Modi govt’s first overseas crisis: India caught in Iraqi crossfire

Concern for nurses, workers trapped in the conflict

June 19, 2014 02:32 am | Updated December 04, 2021 11:24 pm IST - NEW DELHI

Forty Indian men working in a construction company in Iraq were abducted by gunmen while they were reportedly trying to flee from Mosul, a city controlled by the Islamic State of Iraq and Syria (ISIS), External Affairs Ministry spokesperson Syed Akbaruddin said on Wednesday.

“No ransom calls or any other demands have been made by any group to the government so far,” Mr. Akbaruddin said. “We are in touch with officials of Red Crescent, which is the only humanitarian organisation operating in this area of the conflict.”

External Affairs Minister Sushma Swaraj assured the families of the missing men, most of them from Punjab, of the government’s efforts to bring them back safely.
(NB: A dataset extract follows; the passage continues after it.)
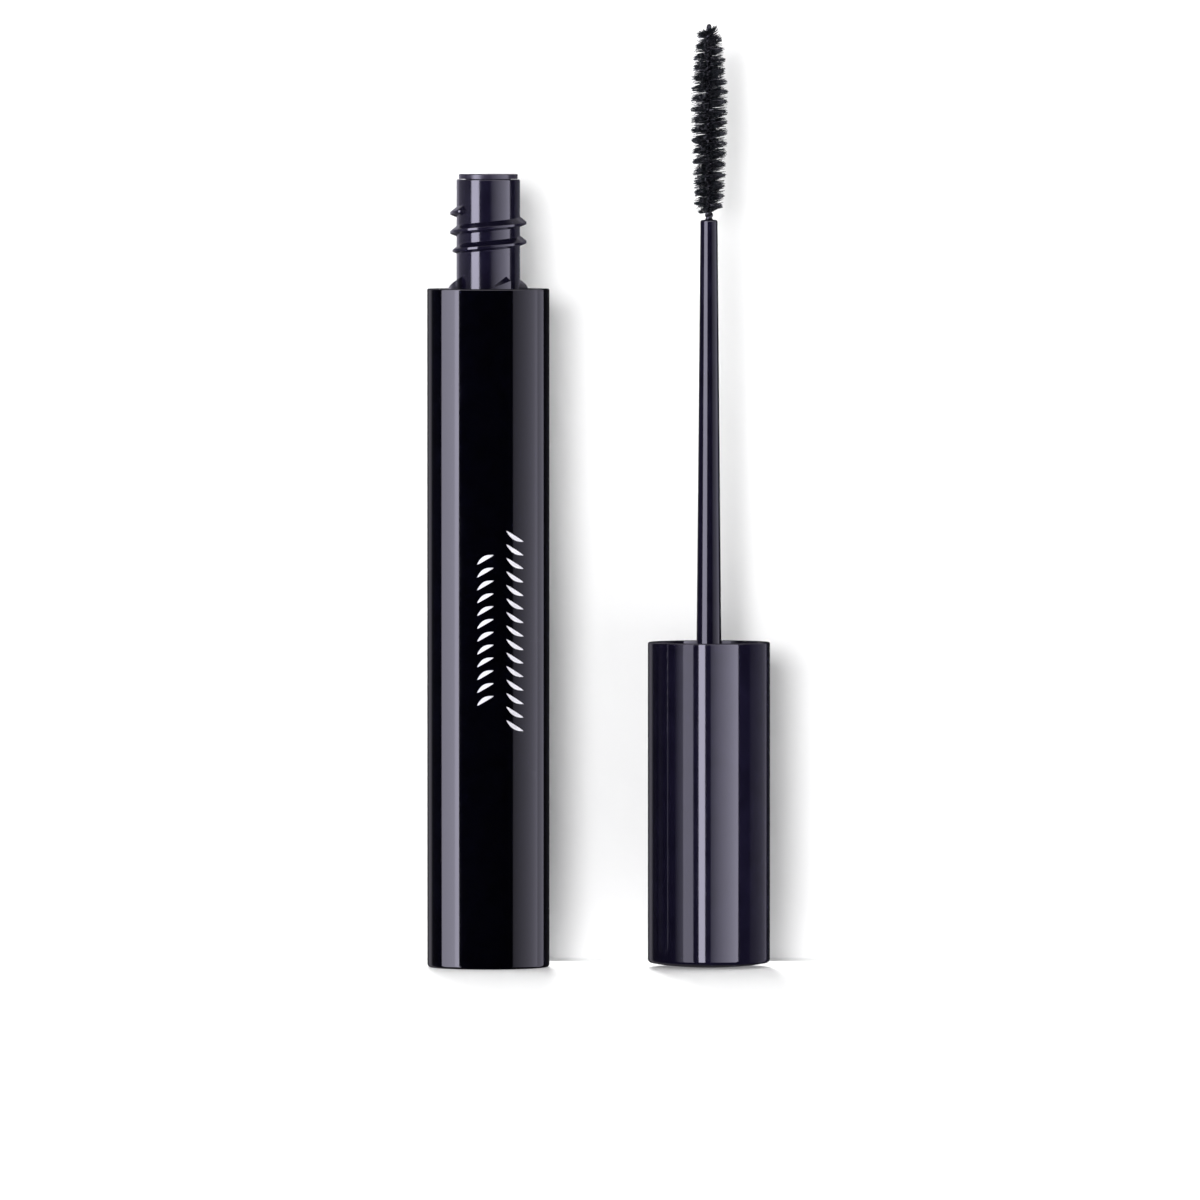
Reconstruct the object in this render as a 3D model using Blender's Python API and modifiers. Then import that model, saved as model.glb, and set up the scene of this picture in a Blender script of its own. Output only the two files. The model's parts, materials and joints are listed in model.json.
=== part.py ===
"""Open mascara: the bottle stands at the left, the wand stands on its cap at the right, brush up.

Metres, +Z up. Both pieces stand on z = 0, and the origin lies midway between their axes.
"""

import math

import bmesh
import bpy
from mathutils import Matrix, Vector

MM = 0.001

# Layout
AXIS_X = 14.45 * MM

# Sleeve and cap shell
OUTER_R = 8.0 * MM
SLEEVE_TOP = 88.9 * MM
SLEEVE_WALL = 0.8 * MM
SLEEVE_FLOOR = 1.2 * MM
CAP_LENGTH = 42.6 * MM
CAP_WALL = 1.1 * MM
CAP_END_WALL = 1.5 * MM

# Neck of the inner bottle
NECK_R = 4.15 * MM
NECK_TOP = 103.2 * MM
NECK_BORE_R = 3.05 * MM
LIP_TOP = 103.9 * MM
LIP_R = 3.85 * MM
BODY_GAP = 0.25 * MM
BODY_WALL = 1.0 * MM

# Thread, right-handed, one start
PITCH = 2.5 * MM
THREAD_R = 5.0 * MM
THREAD_BURY = 0.25 * MM
THREAD_FIRST = 4.85 * MM
THREAD_START = -125.0
THREAD_END = 681.0
THREAD_RUN_IN = 70.0
THREAD_RUN_OUT = 14.0

# Ratchet teeth round the foot of the neck
TOOTH_R = 5.2 * MM
TOOTH_COUNT = 4
TOOTH_FIRST = 5.0
TOOTH_LAST = 35.0
TOOTH_LOW = 0.15 * MM
TOOTH_HIGH = 1.75 * MM

# Cap insert
INSERT_GAP = 0.1 * MM
INSERT_BORE_R = 5.2 * MM
INSERT_CREST_R = 4.4 * MM
INSERT_MOUTH_R = 5.6 * MM
INSERT_MOUTH = 2.4 * MM
INSERT_RECESS = 0.4 * MM
INSERT_CEILING = 24.6 * MM
CEILING_WALL = 1.5 * MM
STOP_FIRST = 36.0
STOP_LAST = 54.0

# Stem
STEM_ROOT_R = 1.66 * MM
STEM_RIM_R = 1.62 * MM
STEM_TIP_R = 1.12 * MM
STEM_END = 97.9 * MM
STEM_HEAD_R = 3.2 * MM
STEM_HEAD = 1.2 * MM
STEM_BORE_R = 0.6 * MM
STEM_BORE = 5.0 * MM

# Seal
GASKET_R = 4.2 * MM
GASKET_BORE_R = 1.95 * MM
GASKET = 1.2 * MM
GASKET_LIFT = 0.08 * MM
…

Officials in the Indian Embassy in Baghdad are also in touch with the construction company, Tariq Noor Al Huda, which has been telling the families that they had not been kidnapped but taken to a safe a location in northern Iraq.

New Delhi is helping to facilitate the return of other Indians working in Iraq who wish to return home. But a complex set of factors, including the mushrooming of checkpoints set up by the Sunni tribesmen in tactical alliance with the militants, may hamper the rescue and evacuation operations. Baghdad asked Washington to carry out air strikes on militants in the north.
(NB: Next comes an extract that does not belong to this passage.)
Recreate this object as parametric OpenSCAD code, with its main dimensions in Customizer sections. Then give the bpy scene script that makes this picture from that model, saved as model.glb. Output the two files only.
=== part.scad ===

Official sources said those who had taken over the Tikrit General Hospital, where around 46 Indian nurses, mostly from Kerala, are working, were persuading the trapped health workers to continue their work, though at less wages.
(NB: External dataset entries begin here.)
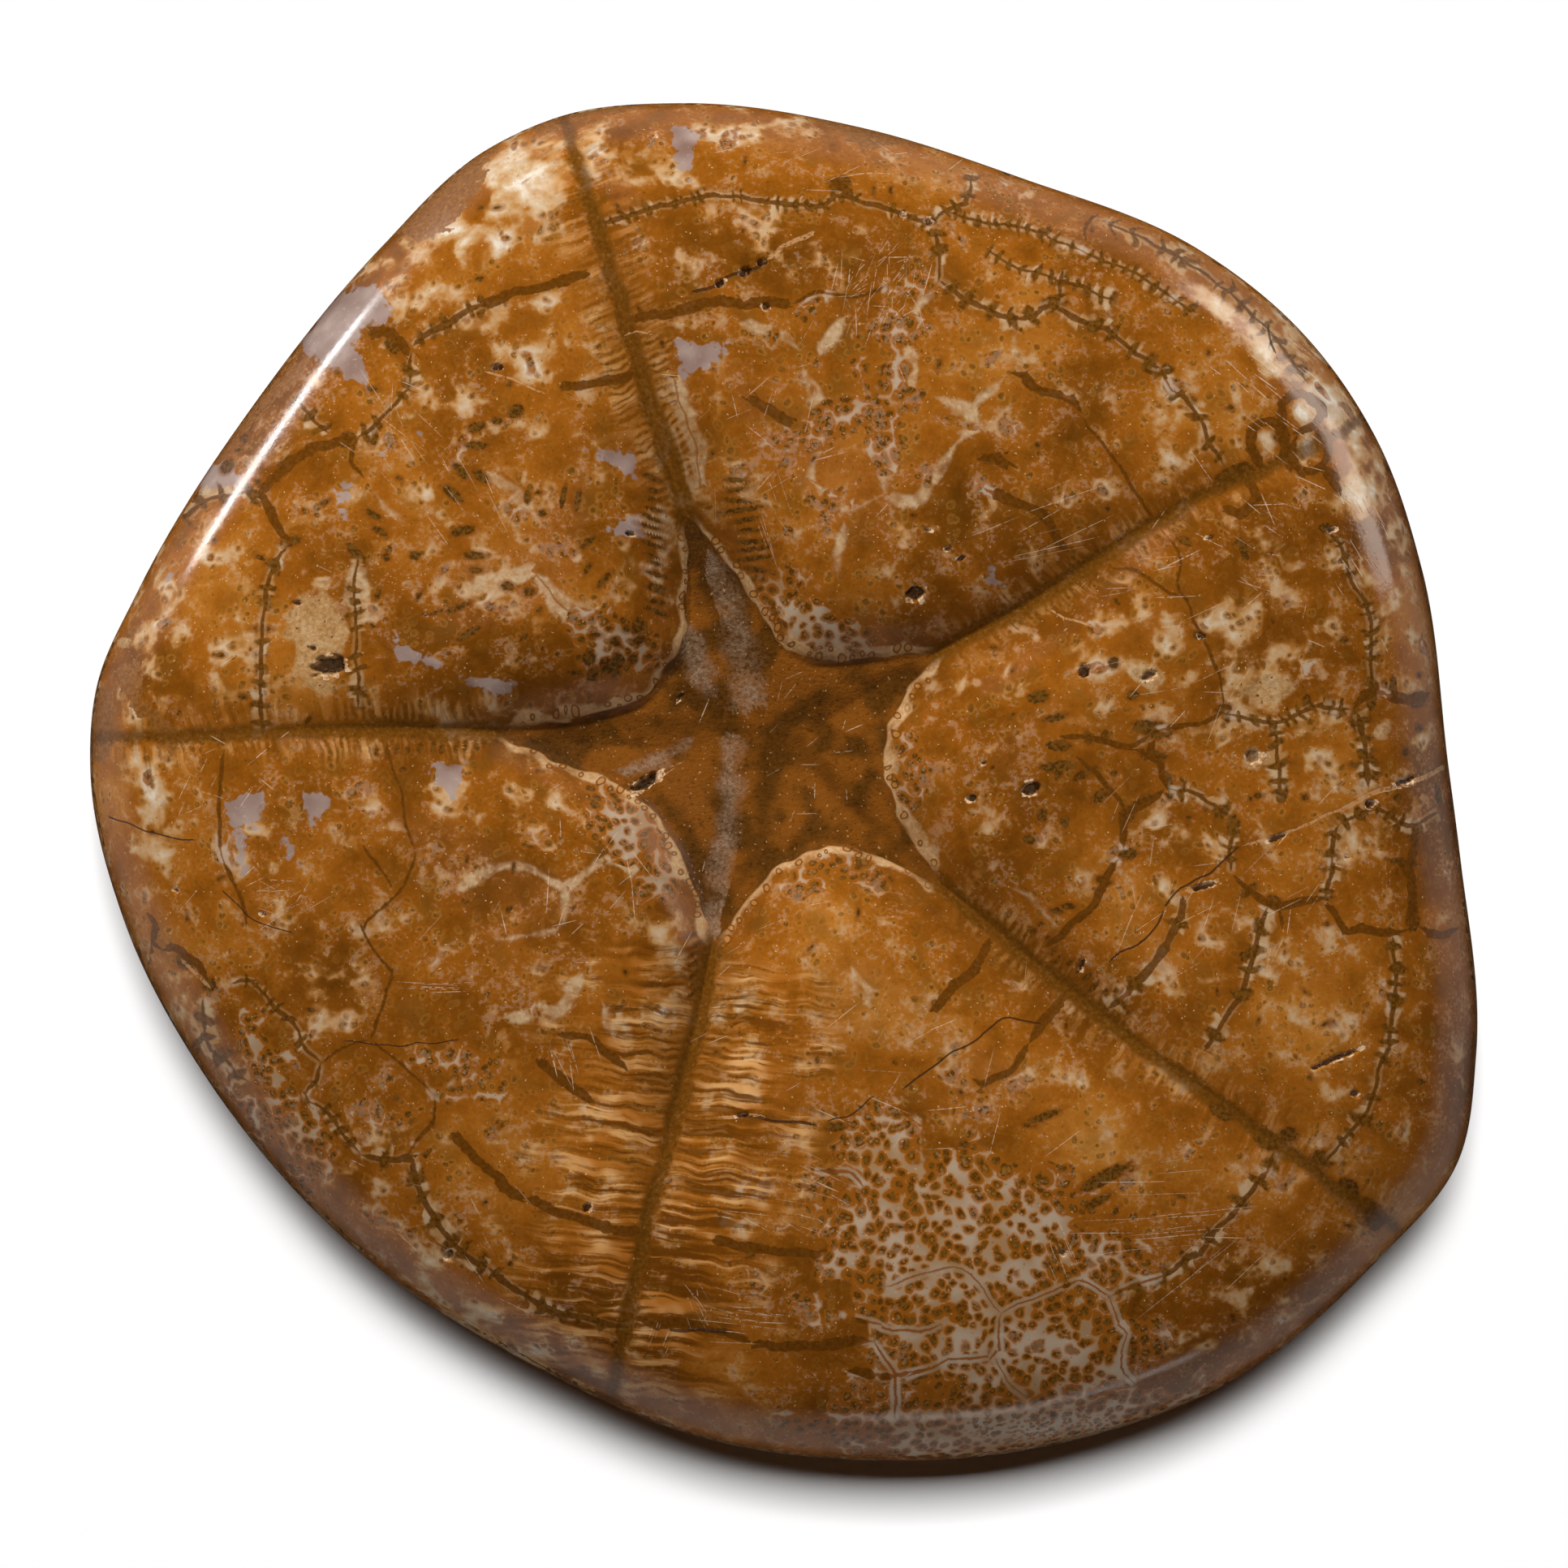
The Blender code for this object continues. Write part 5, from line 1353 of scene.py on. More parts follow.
class Wire:
    """One output of a shader node, with arithmetic that adds more nodes.

    Args:
        graph: The graph that the node is in.
        socket: The output.
        wide: Whether it carries a colour or vector, and not one number.
    """

    def __init__(self, graph: "Graph", socket: bpy.types.NodeSocket, wide: bool = False) -> None:
        self.graph, self.socket, self.wide = graph, socket, wide

    def _do(self, operation: str, *others: Any) -> "Wire":
        if self.wide or any(isinstance(o, Wire) and o.wide for o in others):
            return self.graph.vector_maths(operation, self, *others)
        return self.graph.maths(operation, self, *others)

    def _undo(self, operation: str, other: Any) -> "Wire":
        maths = self.graph.vector_maths if self.wide else self.graph.maths
        return maths(operation, other, self)

    def __add__(self, other: Any) -> "Wire":
        return self._do("ADD", other)

    def __radd__(self, other: Any) -> "Wire":
        return self._undo("ADD", other)

    def __sub__(self, other: Any) -> "Wire":
        return self._do("SUBTRACT", other)

    def __rsub__(self, other: Any) -> "Wire":
        return self._undo("SUBTRACT", other)

    def __mul__(self, other: Any) -> "Wire":
        return self._do("MULTIPLY", other)

    def __rmul__(self, other: Any) -> "Wire":
        return self._undo("MULTIPLY", other)

    def __truediv__(self, other: Any) -> "Wire":
        return self._do("DIVIDE", other)

    def __rtruediv__(self, other: Any) -> "Wire":
        return self._undo("DIVIDE", other)

    def __neg__(self) -> "Wire":
        return self * -1.0

    def __abs__(self) -> "Wire":
        return self._do("ABSOLUTE")

    def least(self, other: Any) -> "Wire":
        """The smaller of two numbers."""
        return self._do("MINIMUM", other)

    def most(self, other: Any) -> "Wire":
        """The larger of two numbers."""
        return self._do("MAXIMUM", other)

    def whole(self) -> "Wire":
        """The whole part."""
        return self._do("FLOOR")

    def part(self) -> "Wire":
        """The part after the point."""
        return self._do("FRACT")

    def wave(self) -> "Wire":
        """The sine."""
        return self._do("SINE")

    def rise(self, start: float | "Wire", end: float | "Wire") -> "Wire":
        """A soft step from 0 at start to 1 at end. Where start is larger, it falls instead."""
        return self.graph.soft_step(self, start, end)

    def channel(self, name: str) -> "Wire":
        """One channel of a colour."""
        return self.graph.split(self)[name]


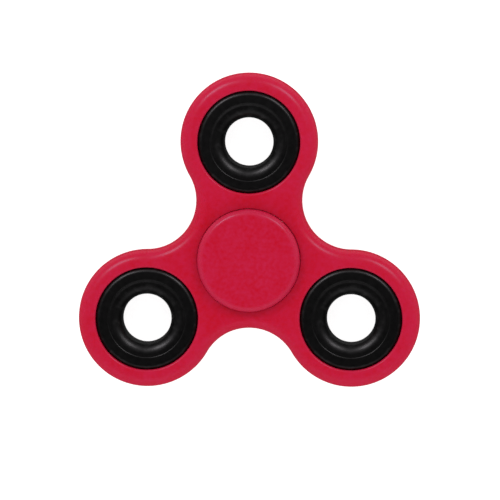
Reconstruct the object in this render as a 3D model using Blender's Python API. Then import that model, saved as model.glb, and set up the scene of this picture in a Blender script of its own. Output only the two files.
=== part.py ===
"""Three-lobed hand spinner with a shielded ball bearing, three counterweight rings and two finger buttons.

Metres, +Z up along the spin axis. The origin is the middle of the back button's flat face,
which the spinner rests on, and one lobe points along +Y.
"""

import math

import bmesh
import bpy

MM = 0.001

# Heights along the spin axis
TOTAL_H = 12.2 * MM
MID = TOTAL_H / 2
BODY_HALF = 3.6 * MM
RING_HALF = 3.5 * MM
CAP_T = 2.3 * MM

# Body outline: lobes and waists are tangent arcs, all centred one arm from the axis
LOBES = 3
ARM = 25.4 * MM
LOBE_R = 14.78 * MM
WAIST_R = ARM - LOBE_R
EDGE_R = 2.5 * MM
POCKET_R = 11.05 * MM
LIP_R = 0.65 * MM

# Counterweight ring, of the bearing's own outside size
RING_R = 11.0 * MM
RING_EDGE_R = 1.15 * MM
GROOVE_OUT_R = 8.59 * MM
GROOVE_LOW_R = 8.42 * MM
GROOVE_IN_R = 7.74 * MM
GROOVE_DEPTH = 0.12 * MM
MOUTH_R = 7.68 * MM
HOLE_R = 5.23 * MM

# Finger buttons
CAP_R = 11.05 * MM
CAP_EDGE_R = 1.4 * MM
CAP_CHAMFER = 0.15 * MM
BOSS_R = 5.5 * MM
SEAT_GAP = 0.05 * MM
POST_R = 3.95 * MM
POST_END_GAP = 0.2 * MM
PIN_R = 2.2 * MM
SOCKET_R = 2.3 * MM
PLUG_L = 4.6 * MM
PIN_SHORT = 0.4 * MM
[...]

“Those who have seized the hospital do not want it to close down in anticipation of heavier fighting and casualties that they may suffer in the future,” the sources said.

International Committee of the Red Cross officials met the nurses in Tikrit. Speaking from the town of Erbil, ICRC spokesperson Saleh Dabbakeh told The Hindu that the nurses were safe and had adequate food and water supplies.

Mr. Dabbakeh said he had not heard anything about the 40 Indian men, nor could he confirm which group may be holding the men. Determining their exact location is difficult because communication links in the general area of their detention have snapped. However, sources said the detainees appeared to have been moved to a cotton factory within 30 kilometres of Mosul.